And if thou wilt walk before me, as David thy father walked, in integrity of heart, and in uprightness, to do according to all that I have commanded thee, and wilt keep my statutes and my judgments:
Then I will establish the throne of thy kingdom upon Israel for ever, as I promised to David thy father, saying, There shall not fail thee a man upon the throne of Israel.
But if ye shall at all turn from following me, ye or your children, and will not keep my commandments and my statutes which I have set before you, but go and serve other gods, and worship them:
Then will I cut off Israel out of the land which I have given them; and this house, which I have hallowed for my name, will I cast out of my sight; and Israel shall be a proverb and a byword among all people:

Wherefore the Lord said unto Solomon, Forasmuch as this is done of thee, and thou hast not kept my covenant and my statutes, which I have commanded thee, I will surely rend the kingdom from thee, and will give it to thy servant.

COMMENTARY

If thou wilt walk before me, then I will establish the throne of thy kingdom upon Israel for ever
But if ye turn from following me, I will rend the kingdom from thee, and give it to thy servant
When Solomon was anointed to be King of Israel, he had two possible futures detailed for him. He was told that on the one hand he could remain faithful and his kingdom would be maintained forever, or on the other hand he could forsake God and the kingdom would be taken away.
Of course only one of these possibilities came to pass. Solomon tragically fell into idolatry, and the majority of the kingdom was torn away at the beginning of his son’s reign. Later the remnant was overrun by the Babylonians.
Based on the passages we have previously studied, I am convinced that Solomon had full capacity to choose either good or evil.
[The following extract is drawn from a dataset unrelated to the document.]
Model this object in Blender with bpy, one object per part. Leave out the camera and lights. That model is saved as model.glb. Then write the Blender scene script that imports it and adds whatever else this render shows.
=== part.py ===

He did not have to go astray. Yes, God knew that he would, but only by his own choice, not because it had to be that way.
This means the future that God had detailed if Solomon remained faithful was not a fiction. Yes, God knew that that future would not come to pass, but also He knew that His purposes could still be accomplished even if it had.
If this were not the case, if God needed Solomon to go astray to make His plot for humanity work, then we would have a God who presents us false choices and predestines us to be saved or damned. This is unacceptable, and would contradict the statement that “God cannot lie” (Numbers 23:19, Hebrews 6:18).
The truth must be that there are many paths by which God could accomplish his purposes for the world. In the end, only one of those paths will be what actually transpired, but all the others were just as feasible. Thus we truly have free will, but the fact that we do does not jeopardize God’s control of the world. Your choices will not make or break God, they will make or break you.